The word is "Land" or "Bundesland" in Germany and Austria. As is the case
for most political entities, exact translations are impossible and the
terms are frequently left untranslated in English texts (and often written
in italics). If members of English-speaking tribes wish to invent
translations, it is up to them to deal with any ambiguities that may arise.

The countries of the EU are known as "member states".

--
Les (BrE)
From: jmfbahciv on
Hatunen wrote:
> On Sun, 28 Feb 2010 11:09:57 -0800, David Harmon
> <source(a)netcom.com> wrote:
>
>> On Wed, 24 Feb 2010 09:56:25 -0500 in alt.usage.english, tony cooper
>> <tony_cooper213(a)earthlink.net> wrote,
>>> As far as I can tell, the only employers that are closed on
>>> President's Day are government offices, schools, and banks. To the
>> There is no such holiday as "President's Day" to US government offices.
>> http://www.opm.gov/Operating_Status_Schedules/fedhol/2010.asp
>
> Interesting. I had assumed there was. And I see that there is one
> in some states. Certainly businesses think there is one in their
> sales advertisements.
>
so does the Post Office.

/BAH
From: Peter Moylan on
Skitt wrote:
> Peter T. Daniels wrote:
>> Hatunen wrote:
>>> "Peter T. Daniels" wrote:
>>>> Hatunen wrote:
>>>>> David Harmon wrote:
>
>>>>>> There is no such holiday as "President's Day" to US government
>>>>>> offices.
>>>>>> http://www.opm.gov/Operating_Status_Schedules/fedhol/2010.asp
>>>>>
>>>>> Interesting. I had assumed there was. And I see that there is one
>>>>> in some states. Certainly businesses think there is one in their
>>>>> sales advertisements.
>>>>
>>>> The Post Office was closed for Presidents' Day in 2010.
>>>
>>> Not an American post office. They were closed for Washington's
>>> Birthday, no matter what a sign on the door or whatnot might have
>>> said.
>>
>> Don't be ridiculous. Washington's Birthday is February 22 (Gregorian),
>> and Presidents' Day was observed on Feburary 15.
>
> Sorry, that's not the way it works.

May I respectfully suggest that you stop rattling his cage?

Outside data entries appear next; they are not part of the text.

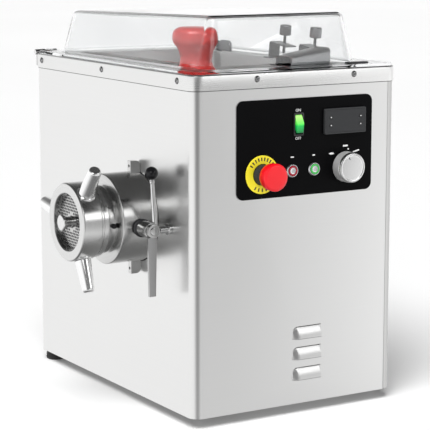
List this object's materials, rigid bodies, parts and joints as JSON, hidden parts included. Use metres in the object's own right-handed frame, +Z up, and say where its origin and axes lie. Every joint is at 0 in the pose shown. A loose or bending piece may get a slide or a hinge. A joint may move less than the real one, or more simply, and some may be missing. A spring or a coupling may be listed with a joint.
{
  "type": "electric meat grinder",
  "caption": "Stainless-steel table-top meat grinder with a polished grinding head, tray under a clear hinged lid, red pusher and side control panel.",
  "frame": {"origin": "middle of the footprint of the whole machine, head and hinges included, on the surface it stands on", "axes": "+Z up, -Y out of the grinding head (the outlet side), +X out of the control panel"},
  "size_m": [0.5798, 0.4946, 0.6077],
  "materials": {
    "casing_steel": "satin brushed stainless sheet",
    "polished_steel": "polished stainless",
    "head_steel": "turned and polished stainless casting",
    "dark_steel": "satin, reflecting dark surroundings",
    "button_steel": "satin stainless",
    "cast_metal": "as cast",
    "motor_aluminium": "die cast",
    "fin_aluminium": "finned",
    "black_enamel": "semi-gloss",
    "black_plastic": "fine satin",
    "black_panel": "satin",
    "grey_plastic": "satin",
    "foot_rubber": "matt",
    "red_plastic": "gloss",
    "yellow_plastic": "satin",
    "green_plastic": "gloss",
    "clear_plastic": "clear, polished"
  },
  "bodies": {
    "casing": {"base_plate": "casing_steel", "body_wrap": "casing_steel", "rear_cover": "casing_steel", "top_rim": "casing_steel", "meat_tray": "casing_steel", "feed_throat": "polished_steel", "power_inlet": "black_plastic", "foot_front_left": "foot_rubber", "foot_rear_left": "foot_rubber", "foot_front_right": "foot_rubber", "foot_rear_right": "foot_rubber", "control_panel": "black_panel", "thermostat_body": "grey_plastic", "estop_legend": "yellow_plastic", "grinding_barrel": "head_steel", "perforated_plate": "head_steel", "lock_stud": "polished_steel", "hinge_fixed_front": "casing_steel", "hinge_fixed_rear": "casing_steel", "feed_guard": "dark_steel", "clamp_bracket_left": "dark_steel", "clamp_bracket_right": "dark_steel", "gearbox_housing": "cast_metal", "gearbox_cover": "cast_metal", "output_bearing": "polished_steel", "head_socket": "cast_metal", "shaft_seal": "foot_rubber", "drive_motor": "motor_aluminium", "electrical_box": "grey_plastic", "compressor": "black_enamel", "condenser": "fin_aluminium"},
    "lid": {"lid": "clear_plastic", "hinge_moving_front": "casing_steel", "hinge_moving_rear": "casing_steel", "lid_magnet": "black_plastic"},
    "pusher": {"pusher": "red_plastic"},
    "thumbscrew_left": {"thumbscrew_left": "dark_steel"},
    "thumbscrew_right": {"thumbscrew_right": "dark_steel"},
    "rocker_switch": {"rocker_switch": "green_plastic"},
    "estop_mushroom": {"estop_mushroom": "red_plastic"},
    "stop_button": {"stop_button": "button_steel"},
    "start_button": {"start_button": "button_steel"},
    "selector_knob": {"selector_knob": "polished_steel"},
    "thermostat_key_1": {"thermostat_key_1": "grey_plastic"},
    "thermostat_key_2": {"thermostat_key_2": "grey_plastic"},
    "thermostat_key_3": {"thermostat_key_3": "grey_plastic"},
    "thermostat_key_4": {"thermostat_key_4": "grey_plastic"},
    "ring_nut": {"ring_nut": "polished_steel"},
    "auger": {"worm": "head_steel", "worm_stud": "polished_steel", "cross_knife": "head_steel", "output_shaft": "polished_steel", "output_gear": "cast_metal"},
    "countershaft": {"countershaft": "polished_steel", "countershaft_gear": "cast_metal"},
    "motor_rotor": {"motor_pinion_shaft": "polished_steel"},
    "condenser_fan": {"condenser_fan": "black_plastic"},
    "ball_lever": {"ball_lever": "polished_steel", "lever_ball": "black_plastic"},
    "clamp_bar": {"clamp_bar": "casing_steel"}
  },
  "joints": [
    {"name": "lid_hinge", "type": "hinge", "parent": "casing", "child": "lid", "pos_m": [-0.2854, 0.0633, 0.527], "axis": [0, -1, 0], "range_deg": [0, 95]},
    {"name": "pusher_lift", "type": "slide", "parent": "casing", "child": "pusher", "axis": [0, 0, 1], "range_m": [0, 0.012]},
    {"name": "thumbscrew_left_turn", "type": "hinge", "parent": "casing", "child": "thumbscrew_left", "pos_m": [0.05482, 0.1613, 0.52403], "axis": [0.1392, 0, 0.9903], "range_deg": [0, 720]},
    {"name": "thumbscrew_right_turn", "type": "hinge", "parent": "casing", "child": "thumbscrew_right", "pos_m": [0.13982, 0.1613, 0.52403], "axis": [0.1392, 0, 0.9903], "range_deg": [0, 720]},
    {"name": "rocker_tip", "type": "hinge", "parent": "casing", "child": "rocker_switch", "pos_m": [0.2469, 0.0627, 0.446], "axis": [0, 1, 0], "range_deg": [0, 20]},
    {"name": "estop_press", "type": "slide", "parent": "casing", "child": "estop_mushroom", "axis": [-1, 0, 0], "range_m": [0, 0.005]},
    {"name": "stop_press", "type": "slide", "parent": "casing", "child": "stop_button", "axis": [-1, 0, 0], "range_m": [0, 0.003], "stiffness_N_per_m": 400},
    {"name": "start_press", "type": "slide", "parent": "casing", "child": "start_button", "axis": [-1, 0, 0], "range_m": [0, 0.003], "stiffness_N_per_m": 400},
    {"name": "selector_turn", "type": "hinge", "parent": "casing", "child": "selector_knob", "pos_m": [0.2489, 0.1471, 0.377], "axis": [1, 0, 0], "range_deg": [-45, 45]},
    {"name": "thermostat_key_1_press", "type": "slide", "parent": "casing", "child": "thermostat_key_1", "axis": [-1, 0, 0], "range_m": [0, 0.0008], "stiffness_N_per_m": 500},
    {"name": "thermostat_key_2_press", "type": "slide", "parent": "casing", "child": "thermostat_key_2", "axis": [-1, 0, 0], "range_m": [0, 0.0008], "stiffness_N_per_m": 500},
    {"name": "thermostat_key_3_press", "type": "slide", "parent": "casing", "child": "thermostat_key_3", "axis": [-1, 0, 0], "range_m": [0, 0.0008], "stiffness_N_per_m": 500},
    {"name": "thermostat_key_4_press", "type": "slide", "parent": "casing", "child": "thermostat_key_4", "axis": [-1, 0, 0], "range_m": [0, 0.0008], "stiffness_N_per_m": 500},
    {"name": "ring_nut_turn", "type": "hinge", "parent": "casing", "child": "ring_nut", "pos_m": [0.0746, -0.2167, 0.299], "axis": [0, 1, 0], "range_deg": [0, 1080]},
    {"name": "auger_spin", "type": "hinge", "parent": "casing", "child": "auger", "pos_m": [0.0746, -0.0367, 0.299], "axis": [0, 1, 0], "continuous": true},
    {"name": "countershaft_spin", "type": "hinge", "parent": "casing", "child": "countershaft", "pos_m": [0.0746, 0.1633, 0.197], "axis": [0, 1, 0], "continuous": true},
    {"name": "motor_spin", "type": "hinge", "parent": "casing", "child": "motor_rotor", "pos_m": [0.0746, 0.1133, 0.107], "axis": [0, 1, 0], "continuous": true},
    {"name": "fan_spin", "type": "hinge", "parent": "casing", "child": "condenser_fan", "pos_m": [-0.1604, 0.1853, 0.141], "axis": [0, 1, 0], "continuous": true},
    {"name": "ball_lever_turn", "type": "hinge", "parent": "casing", "child": "ball_lever", "pos_m": [0.1646, -0.1477, 0.293], "axis": [1, 0, 0], "range_deg": [0, 90]},
    {"name": "clamp_bar_swing", "type": "hinge", "parent": "casing", "child": "clamp_bar", "pos_m": [0.1801, -0.1477, 0.293], "axis": [-1, 0, 0], "range_deg": [-10, 60]}
  ],
  "couplings": [
    {"joint": "countershaft_spin", "follows": "auger_spin", "ratio": -2},
    {"joint": "motor_spin", "follows": "auger_spin", "ratio": 6}
  ]
}
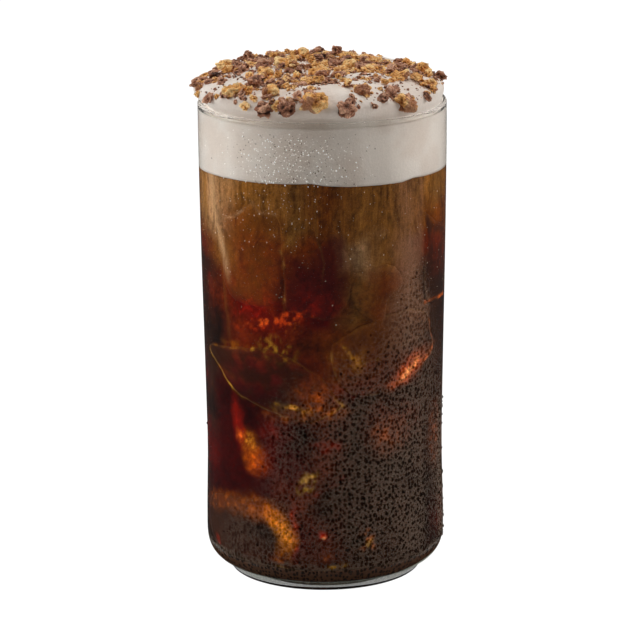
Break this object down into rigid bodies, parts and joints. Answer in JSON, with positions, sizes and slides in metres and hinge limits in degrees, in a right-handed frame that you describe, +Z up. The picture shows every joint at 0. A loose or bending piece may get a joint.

You're dealing here with ... well, he's not exactly a troll, but someone
who has no ability to acknowledge his mistakes. The end result is boring
for everyone looking on.

I don't doubt that you're right, Skitt. In fact, I'm pretty certain that
you're right. In the end, though, there's no entertainment to be had,
and certainly no enlightment, from poking a stick at someone whose
responses have become totally predictable.

--
Peter Moylan, Newcastle, NSW, Australia. http://www.pmoylan.org
For an e-mail address, see my web page.
From: jmfbahciv on
Peter Moylan wrote:
> jmfbahciv wrote:
>> James Silverton wrote:
>
>>>> You always could "start" at numbers other than one. Or are
>>>> you talking about the actual memory assigned to the array?
>>> Yes, there were ways of doing that but when you defined an array with,
>>> say,
>>>
>>> DIMENSION A(100)
>>>
>>> The array elements were A(1) to A(100).
>>>
>>> I think it was Fortran77 where, say,
>>>
>>> REAL (0:99) :: A
>>>
>>> became a valid declaration.
>>>
>> Thanks. I swear I read the 77 ANSI proposal but I don't
>> remember this stuff. That one had to cause bugs.
>
> I've never used Fortran 77, but I don't see how that would cause bugs.
> If the array bounds have to be declared, the compiler can insert checks
> for subscripts being out of bounds, and in fact that is what is done in
> most of the modern programming languages I know something about.

Those checks are usually done at compile time, not runtime. Your
FORTRAN example implies that indexing doesn't have to be an integer.
That's what I was thinking about when I made the statement about
"had to cause bugs". Someday I should reread the 77 standard again.


>
> The reason you get so many "array overrun" errors in C - it seems to be
> the means most used by hackers to break system security - is not the
> confusing "count from zero" convention, but the fact that the language
> doesn't really have the concept of "array". Instead, it has a kludge
> that lets you write pointer arithmetic in a way that looks like array
> subscripting notation. As a result, the language specification more or
> less explicitly prohibits compilers from inserting checks for subscript
> errors.

I've scanned several C programming books, but haven't practiced it.

>
> Admittedly the common "off by one" errors are often caused by zero-based
> subscripting. With most programming languages, though, such an error
> will make itself evident the first time you run the program, when you
> run off the end of the array;

Not if your testing doesn't test maximums+1 :-). My blind spot is
exactly this when I coded. So I'd always give the program to somebody
who would do that flavor of testing.

>and the exception information will quickly
> lead you to the cause of the crash. It's safe to declare subscript
> ranges in any way that is natural to the application, as long as the
> generated code includes range checks.

Or you write your own.

> The main thing that makes C so
> unsuitable for real-world applications is the paucity of run-time checks.
>

That's one of the problems with having to expand memory on demand rather
than reserve it at compile time. Memory addressing space was a
scarce resource waybackwhen.

/BAH
From: Peter T. Daniels on
On Mar 1, 2:59 am, Nick <3-nos...(a)temporary-address.org.uk> wrote:
> "Peter T. Daniels" <gramma...(a)verizon.net> writes:
>
> > "State" is not a useful term for 'nation-state' because it is serving
> > a different, much more salient function not only in the US, but also
> > in (at least) Mexico and Brazil, and I think Germany.
>
> So are you suggesting that "failed state" and "rogue state" are
> expressions that have no meaning in the US.

No, thre is a difference between a bare noun and a qualified noun. Did
you not see that I used "nation-state" above?

> Because I thought that's where they both originated.   Or do they only
> apply to one of your provinces going off the rails?

What "provinces"? We are not Canada, or ancien regime France.